▶ _Task requirements_
Repeat exactly the lines running from the line that contains "imported = [obj" to the line that contains "SOCKET_W, SOCKET_H, SOCKET_CLEAR, SOCKET_MID_Z"; include both ends and add nothing.
# # # # # # #
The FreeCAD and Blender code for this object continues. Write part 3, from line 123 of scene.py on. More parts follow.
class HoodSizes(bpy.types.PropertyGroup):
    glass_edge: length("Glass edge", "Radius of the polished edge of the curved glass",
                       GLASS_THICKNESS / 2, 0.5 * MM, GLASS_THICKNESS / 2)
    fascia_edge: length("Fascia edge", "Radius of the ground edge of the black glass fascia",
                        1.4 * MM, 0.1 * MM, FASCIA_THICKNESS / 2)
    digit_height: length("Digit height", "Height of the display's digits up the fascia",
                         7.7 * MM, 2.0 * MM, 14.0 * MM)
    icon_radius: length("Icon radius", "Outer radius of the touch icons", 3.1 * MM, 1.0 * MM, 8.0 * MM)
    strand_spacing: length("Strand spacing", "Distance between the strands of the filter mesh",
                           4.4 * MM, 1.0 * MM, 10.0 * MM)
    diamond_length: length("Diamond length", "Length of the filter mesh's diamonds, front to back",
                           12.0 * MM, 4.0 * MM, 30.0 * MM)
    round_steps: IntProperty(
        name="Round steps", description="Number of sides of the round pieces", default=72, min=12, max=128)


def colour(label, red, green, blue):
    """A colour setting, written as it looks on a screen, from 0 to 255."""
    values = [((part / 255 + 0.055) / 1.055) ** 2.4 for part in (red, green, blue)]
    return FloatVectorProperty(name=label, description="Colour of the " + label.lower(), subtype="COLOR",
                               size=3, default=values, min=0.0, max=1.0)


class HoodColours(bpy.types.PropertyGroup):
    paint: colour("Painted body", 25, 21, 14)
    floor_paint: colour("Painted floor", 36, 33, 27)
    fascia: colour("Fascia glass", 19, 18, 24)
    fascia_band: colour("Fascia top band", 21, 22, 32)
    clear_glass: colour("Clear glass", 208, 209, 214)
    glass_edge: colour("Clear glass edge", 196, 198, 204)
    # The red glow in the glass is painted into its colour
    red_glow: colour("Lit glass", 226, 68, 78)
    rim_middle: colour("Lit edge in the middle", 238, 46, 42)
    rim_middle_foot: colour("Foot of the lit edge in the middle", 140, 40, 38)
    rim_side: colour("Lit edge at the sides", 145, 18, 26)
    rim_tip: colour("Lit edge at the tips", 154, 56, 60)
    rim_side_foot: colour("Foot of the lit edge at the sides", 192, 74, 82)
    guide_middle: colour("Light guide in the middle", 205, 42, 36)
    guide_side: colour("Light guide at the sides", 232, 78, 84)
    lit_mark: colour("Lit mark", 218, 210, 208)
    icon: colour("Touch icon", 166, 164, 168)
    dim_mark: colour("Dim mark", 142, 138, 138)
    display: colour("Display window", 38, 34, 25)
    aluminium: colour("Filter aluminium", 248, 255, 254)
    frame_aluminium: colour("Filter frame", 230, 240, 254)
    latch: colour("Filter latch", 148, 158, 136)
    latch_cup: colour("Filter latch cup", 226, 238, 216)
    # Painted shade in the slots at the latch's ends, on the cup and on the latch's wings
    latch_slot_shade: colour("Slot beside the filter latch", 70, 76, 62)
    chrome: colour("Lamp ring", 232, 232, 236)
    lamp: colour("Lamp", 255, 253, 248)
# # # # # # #
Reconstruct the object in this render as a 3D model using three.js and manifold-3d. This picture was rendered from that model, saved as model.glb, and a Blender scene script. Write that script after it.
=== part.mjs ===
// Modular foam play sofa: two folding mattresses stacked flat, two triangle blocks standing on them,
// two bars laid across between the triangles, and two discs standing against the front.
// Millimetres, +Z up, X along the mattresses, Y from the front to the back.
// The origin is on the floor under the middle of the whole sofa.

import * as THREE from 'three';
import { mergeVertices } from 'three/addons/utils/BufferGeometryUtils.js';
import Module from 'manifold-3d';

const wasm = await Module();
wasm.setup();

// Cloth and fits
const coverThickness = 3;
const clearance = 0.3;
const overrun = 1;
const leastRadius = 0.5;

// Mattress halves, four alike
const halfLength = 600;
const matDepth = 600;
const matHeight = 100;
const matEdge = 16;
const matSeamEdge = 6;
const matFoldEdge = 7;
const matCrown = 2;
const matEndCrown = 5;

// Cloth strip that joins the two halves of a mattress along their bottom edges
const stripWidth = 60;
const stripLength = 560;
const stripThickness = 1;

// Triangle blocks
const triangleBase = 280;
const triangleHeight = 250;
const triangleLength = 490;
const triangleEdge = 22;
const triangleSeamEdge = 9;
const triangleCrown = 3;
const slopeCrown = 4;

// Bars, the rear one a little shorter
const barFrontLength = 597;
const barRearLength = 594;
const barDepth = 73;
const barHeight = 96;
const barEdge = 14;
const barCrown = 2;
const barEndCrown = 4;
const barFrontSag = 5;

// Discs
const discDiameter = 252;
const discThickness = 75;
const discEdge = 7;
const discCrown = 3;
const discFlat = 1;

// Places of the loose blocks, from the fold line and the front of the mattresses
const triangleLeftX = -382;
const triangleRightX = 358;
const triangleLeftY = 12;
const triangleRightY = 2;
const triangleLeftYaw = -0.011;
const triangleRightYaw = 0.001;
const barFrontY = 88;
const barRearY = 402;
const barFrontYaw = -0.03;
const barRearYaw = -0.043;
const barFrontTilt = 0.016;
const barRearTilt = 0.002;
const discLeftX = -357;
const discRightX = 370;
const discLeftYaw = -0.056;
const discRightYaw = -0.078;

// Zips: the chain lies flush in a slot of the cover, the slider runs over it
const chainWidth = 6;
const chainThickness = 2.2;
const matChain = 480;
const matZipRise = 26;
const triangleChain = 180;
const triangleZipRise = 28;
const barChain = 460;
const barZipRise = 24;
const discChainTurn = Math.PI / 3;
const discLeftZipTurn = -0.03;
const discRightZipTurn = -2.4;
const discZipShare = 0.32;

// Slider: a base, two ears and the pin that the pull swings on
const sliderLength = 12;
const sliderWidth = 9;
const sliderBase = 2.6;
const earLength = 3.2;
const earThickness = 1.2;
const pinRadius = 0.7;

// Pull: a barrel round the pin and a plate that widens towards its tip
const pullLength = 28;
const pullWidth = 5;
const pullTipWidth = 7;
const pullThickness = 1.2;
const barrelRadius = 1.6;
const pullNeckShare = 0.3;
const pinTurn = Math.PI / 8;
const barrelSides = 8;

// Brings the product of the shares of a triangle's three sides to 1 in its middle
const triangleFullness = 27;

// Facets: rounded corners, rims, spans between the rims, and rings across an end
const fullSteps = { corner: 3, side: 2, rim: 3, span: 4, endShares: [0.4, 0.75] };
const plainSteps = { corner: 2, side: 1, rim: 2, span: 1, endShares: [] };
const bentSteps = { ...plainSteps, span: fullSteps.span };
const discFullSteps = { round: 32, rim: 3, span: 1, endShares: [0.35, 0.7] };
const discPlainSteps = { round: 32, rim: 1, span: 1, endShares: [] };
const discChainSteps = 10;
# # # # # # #
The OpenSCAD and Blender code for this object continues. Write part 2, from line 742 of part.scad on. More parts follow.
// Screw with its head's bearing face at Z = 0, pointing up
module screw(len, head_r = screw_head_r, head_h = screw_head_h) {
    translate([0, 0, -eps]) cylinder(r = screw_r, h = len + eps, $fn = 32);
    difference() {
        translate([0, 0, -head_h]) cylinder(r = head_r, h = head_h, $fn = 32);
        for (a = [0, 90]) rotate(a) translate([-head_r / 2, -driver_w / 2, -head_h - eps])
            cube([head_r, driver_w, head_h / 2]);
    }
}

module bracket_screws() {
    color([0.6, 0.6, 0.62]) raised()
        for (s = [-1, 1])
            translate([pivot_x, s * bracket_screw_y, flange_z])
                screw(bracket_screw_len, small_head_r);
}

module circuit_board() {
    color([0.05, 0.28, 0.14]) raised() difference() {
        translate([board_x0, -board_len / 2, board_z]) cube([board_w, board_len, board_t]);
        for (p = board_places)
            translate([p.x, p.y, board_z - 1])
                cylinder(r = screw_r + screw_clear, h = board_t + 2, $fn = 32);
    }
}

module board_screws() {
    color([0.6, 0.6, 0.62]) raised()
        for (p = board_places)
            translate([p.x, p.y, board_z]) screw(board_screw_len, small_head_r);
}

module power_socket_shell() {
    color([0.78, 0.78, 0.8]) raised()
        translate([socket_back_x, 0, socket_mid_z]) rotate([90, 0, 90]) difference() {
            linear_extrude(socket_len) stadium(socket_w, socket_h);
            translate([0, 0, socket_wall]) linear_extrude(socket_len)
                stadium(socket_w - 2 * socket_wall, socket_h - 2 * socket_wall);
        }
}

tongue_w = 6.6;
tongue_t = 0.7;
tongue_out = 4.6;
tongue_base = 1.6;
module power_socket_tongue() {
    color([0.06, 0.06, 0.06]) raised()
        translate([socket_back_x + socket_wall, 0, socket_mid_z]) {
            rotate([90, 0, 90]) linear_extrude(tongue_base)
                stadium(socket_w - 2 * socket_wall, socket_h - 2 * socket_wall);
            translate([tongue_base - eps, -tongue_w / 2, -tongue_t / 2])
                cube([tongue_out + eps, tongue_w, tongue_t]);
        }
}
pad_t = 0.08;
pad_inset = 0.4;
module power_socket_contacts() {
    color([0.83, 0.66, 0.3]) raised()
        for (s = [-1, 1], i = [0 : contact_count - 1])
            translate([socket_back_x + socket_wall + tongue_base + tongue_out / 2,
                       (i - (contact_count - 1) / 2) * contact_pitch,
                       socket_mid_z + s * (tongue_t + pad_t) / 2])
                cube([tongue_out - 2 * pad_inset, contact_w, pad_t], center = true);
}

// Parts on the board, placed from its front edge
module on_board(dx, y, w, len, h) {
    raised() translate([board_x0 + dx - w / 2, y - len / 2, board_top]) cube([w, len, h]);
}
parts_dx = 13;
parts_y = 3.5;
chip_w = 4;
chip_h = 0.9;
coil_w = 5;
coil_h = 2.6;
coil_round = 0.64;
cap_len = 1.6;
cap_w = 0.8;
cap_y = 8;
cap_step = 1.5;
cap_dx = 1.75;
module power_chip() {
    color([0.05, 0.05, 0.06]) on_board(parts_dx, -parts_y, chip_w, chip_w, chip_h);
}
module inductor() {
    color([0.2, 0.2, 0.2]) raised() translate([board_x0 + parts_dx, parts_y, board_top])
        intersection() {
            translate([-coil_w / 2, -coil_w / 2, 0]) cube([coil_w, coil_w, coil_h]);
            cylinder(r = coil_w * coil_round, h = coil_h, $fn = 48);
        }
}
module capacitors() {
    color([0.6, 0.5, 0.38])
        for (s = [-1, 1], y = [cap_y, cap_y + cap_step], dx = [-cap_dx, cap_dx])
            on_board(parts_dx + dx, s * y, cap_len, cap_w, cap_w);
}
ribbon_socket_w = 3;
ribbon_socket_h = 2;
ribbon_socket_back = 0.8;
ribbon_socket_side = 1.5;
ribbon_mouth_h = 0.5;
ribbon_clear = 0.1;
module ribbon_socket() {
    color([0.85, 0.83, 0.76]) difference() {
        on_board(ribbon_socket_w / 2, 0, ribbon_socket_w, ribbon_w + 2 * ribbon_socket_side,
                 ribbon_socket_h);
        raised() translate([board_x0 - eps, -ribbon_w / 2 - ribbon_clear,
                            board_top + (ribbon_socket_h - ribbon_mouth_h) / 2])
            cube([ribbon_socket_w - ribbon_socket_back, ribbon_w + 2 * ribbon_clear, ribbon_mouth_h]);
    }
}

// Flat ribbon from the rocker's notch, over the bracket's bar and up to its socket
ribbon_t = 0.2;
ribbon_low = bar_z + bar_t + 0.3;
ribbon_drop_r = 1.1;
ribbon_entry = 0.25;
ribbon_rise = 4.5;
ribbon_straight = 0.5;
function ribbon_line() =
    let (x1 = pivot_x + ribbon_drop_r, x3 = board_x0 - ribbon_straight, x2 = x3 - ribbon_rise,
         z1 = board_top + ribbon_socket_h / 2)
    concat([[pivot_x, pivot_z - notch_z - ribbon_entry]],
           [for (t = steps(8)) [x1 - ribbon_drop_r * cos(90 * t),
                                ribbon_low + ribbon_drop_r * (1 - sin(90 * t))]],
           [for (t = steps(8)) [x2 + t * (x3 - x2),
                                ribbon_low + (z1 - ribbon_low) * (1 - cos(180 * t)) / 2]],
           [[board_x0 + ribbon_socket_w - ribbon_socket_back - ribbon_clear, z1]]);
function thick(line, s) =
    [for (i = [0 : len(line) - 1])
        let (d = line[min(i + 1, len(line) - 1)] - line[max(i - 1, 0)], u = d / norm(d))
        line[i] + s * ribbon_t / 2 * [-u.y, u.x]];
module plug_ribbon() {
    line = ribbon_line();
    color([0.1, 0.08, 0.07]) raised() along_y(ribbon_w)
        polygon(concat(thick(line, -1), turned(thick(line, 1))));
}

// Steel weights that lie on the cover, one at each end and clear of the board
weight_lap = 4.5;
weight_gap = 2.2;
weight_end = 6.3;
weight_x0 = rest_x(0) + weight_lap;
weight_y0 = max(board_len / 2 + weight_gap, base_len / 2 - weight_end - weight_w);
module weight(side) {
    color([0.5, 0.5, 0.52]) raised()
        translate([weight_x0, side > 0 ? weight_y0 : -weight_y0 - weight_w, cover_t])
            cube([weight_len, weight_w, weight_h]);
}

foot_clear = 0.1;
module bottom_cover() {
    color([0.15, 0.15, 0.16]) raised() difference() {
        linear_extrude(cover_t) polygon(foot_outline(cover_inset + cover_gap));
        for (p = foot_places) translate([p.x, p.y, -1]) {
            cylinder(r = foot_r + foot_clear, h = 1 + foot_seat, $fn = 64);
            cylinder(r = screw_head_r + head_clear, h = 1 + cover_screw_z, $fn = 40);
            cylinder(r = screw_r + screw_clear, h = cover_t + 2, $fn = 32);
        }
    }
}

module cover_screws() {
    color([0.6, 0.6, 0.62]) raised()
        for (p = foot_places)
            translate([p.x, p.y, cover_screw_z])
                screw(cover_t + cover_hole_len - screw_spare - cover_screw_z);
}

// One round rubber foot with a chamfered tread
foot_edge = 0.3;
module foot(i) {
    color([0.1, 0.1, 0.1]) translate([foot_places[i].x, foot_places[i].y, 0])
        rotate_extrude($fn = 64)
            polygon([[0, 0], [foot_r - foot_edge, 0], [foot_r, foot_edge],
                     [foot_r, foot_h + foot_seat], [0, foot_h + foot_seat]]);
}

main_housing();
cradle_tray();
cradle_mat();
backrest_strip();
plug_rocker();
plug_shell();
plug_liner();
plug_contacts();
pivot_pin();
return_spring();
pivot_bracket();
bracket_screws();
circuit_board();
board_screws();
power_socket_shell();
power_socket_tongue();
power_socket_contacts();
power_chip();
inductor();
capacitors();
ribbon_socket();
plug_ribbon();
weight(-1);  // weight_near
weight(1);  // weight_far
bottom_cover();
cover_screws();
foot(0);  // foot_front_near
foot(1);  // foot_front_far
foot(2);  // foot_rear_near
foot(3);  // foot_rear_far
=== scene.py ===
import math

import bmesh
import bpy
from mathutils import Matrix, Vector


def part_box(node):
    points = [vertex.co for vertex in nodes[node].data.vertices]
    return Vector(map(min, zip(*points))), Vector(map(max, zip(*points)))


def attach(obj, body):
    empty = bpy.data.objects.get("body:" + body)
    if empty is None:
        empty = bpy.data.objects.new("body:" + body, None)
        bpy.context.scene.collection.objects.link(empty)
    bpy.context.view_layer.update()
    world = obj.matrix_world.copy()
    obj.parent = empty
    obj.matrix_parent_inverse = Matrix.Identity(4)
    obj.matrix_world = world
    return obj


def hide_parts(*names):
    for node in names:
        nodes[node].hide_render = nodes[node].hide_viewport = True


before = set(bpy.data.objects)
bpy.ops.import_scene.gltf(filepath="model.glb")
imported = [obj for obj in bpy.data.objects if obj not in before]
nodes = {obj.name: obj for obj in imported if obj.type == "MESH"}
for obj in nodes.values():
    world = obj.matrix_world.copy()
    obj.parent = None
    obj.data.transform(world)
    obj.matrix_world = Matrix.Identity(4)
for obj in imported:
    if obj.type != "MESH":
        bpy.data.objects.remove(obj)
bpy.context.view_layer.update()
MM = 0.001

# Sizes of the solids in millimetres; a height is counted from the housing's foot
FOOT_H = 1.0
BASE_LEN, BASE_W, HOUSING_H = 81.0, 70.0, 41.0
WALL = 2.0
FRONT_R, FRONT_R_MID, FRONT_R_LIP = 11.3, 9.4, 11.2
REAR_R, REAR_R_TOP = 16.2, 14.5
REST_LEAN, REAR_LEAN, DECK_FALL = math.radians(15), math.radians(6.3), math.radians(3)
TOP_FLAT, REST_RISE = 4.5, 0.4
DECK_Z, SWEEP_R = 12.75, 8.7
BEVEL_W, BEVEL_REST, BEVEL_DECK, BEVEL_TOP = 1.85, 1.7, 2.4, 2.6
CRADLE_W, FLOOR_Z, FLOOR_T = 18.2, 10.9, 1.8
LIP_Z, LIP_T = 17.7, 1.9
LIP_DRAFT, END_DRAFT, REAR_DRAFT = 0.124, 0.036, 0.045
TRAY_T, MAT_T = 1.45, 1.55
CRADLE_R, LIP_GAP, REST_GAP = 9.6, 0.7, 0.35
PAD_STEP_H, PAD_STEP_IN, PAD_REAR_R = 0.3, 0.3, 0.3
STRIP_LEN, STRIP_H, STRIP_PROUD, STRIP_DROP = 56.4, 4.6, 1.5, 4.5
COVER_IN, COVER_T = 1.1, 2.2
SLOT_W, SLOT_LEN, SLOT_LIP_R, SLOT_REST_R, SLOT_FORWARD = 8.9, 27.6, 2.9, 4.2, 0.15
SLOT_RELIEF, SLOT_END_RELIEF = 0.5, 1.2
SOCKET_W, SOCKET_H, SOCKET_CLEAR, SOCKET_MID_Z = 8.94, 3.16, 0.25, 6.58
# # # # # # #
▶ _Answer to this task_
imported = [obj for obj in bpy.data.objects if obj not in before]
nodes = {obj.name: obj for obj in imported if obj.type == "MESH"}
for obj in nodes.values():
    world = obj.matrix_world.copy()
    obj.parent = None
    obj.data.transform(world)
    obj.matrix_world = Matrix.Identity(4)
for obj in imported:
    if obj.type != "MESH":
        bpy.data.objects.remove(obj)
bpy.context.view_layer.update()
MM = 0.001

# Sizes of the solids in millimetres; a height is counted from the housing's foot
FOOT_H = 1.0
BASE_LEN, BASE_W, HOUSING_H = 81.0, 70.0, 41.0
WALL = 2.0
FRONT_R, FRONT_R_MID, FRONT_R_LIP = 11.3, 9.4, 11.2
REAR_R, REAR_R_TOP = 16.2, 14.5
REST_LEAN, REAR_LEAN, DECK_FALL = math.radians(15), math.radians(6.3), math.radians(3)
TOP_FLAT, REST_RISE = 4.5, 0.4
DECK_Z, SWEEP_R = 12.75, 8.7
BEVEL_W, BEVEL_REST, BEVEL_DECK, BEVEL_TOP = 1.85, 1.7, 2.4, 2.6
CRADLE_W, FLOOR_Z, FLOOR_T = 18.2, 10.9, 1.8
LIP_Z, LIP_T = 17.7, 1.9
LIP_DRAFT, END_DRAFT, REAR_DRAFT = 0.124, 0.036, 0.045
TRAY_T, MAT_T = 1.45, 1.55
CRADLE_R, LIP_GAP, REST_GAP = 9.6, 0.7, 0.35
PAD_STEP_H, PAD_STEP_IN, PAD_REAR_R = 0.3, 0.3, 0.3
STRIP_LEN, STRIP_H, STRIP_PROUD, STRIP_DROP = 56.4, 4.6, 1.5, 4.5
COVER_IN, COVER_T = 1.1, 2.2
SLOT_W, SLOT_LEN, SLOT_LIP_R, SLOT_REST_R, SLOT_FORWARD = 8.9, 27.6, 2.9, 4.2, 0.15
SLOT_RELIEF, SLOT_END_RELIEF = 0.5, 1.2
SOCKET_W, SOCKET_H, SOCKET_CLEAR, SOCKET_MID_Z = 8.94, 3.16, 0.25, 6.58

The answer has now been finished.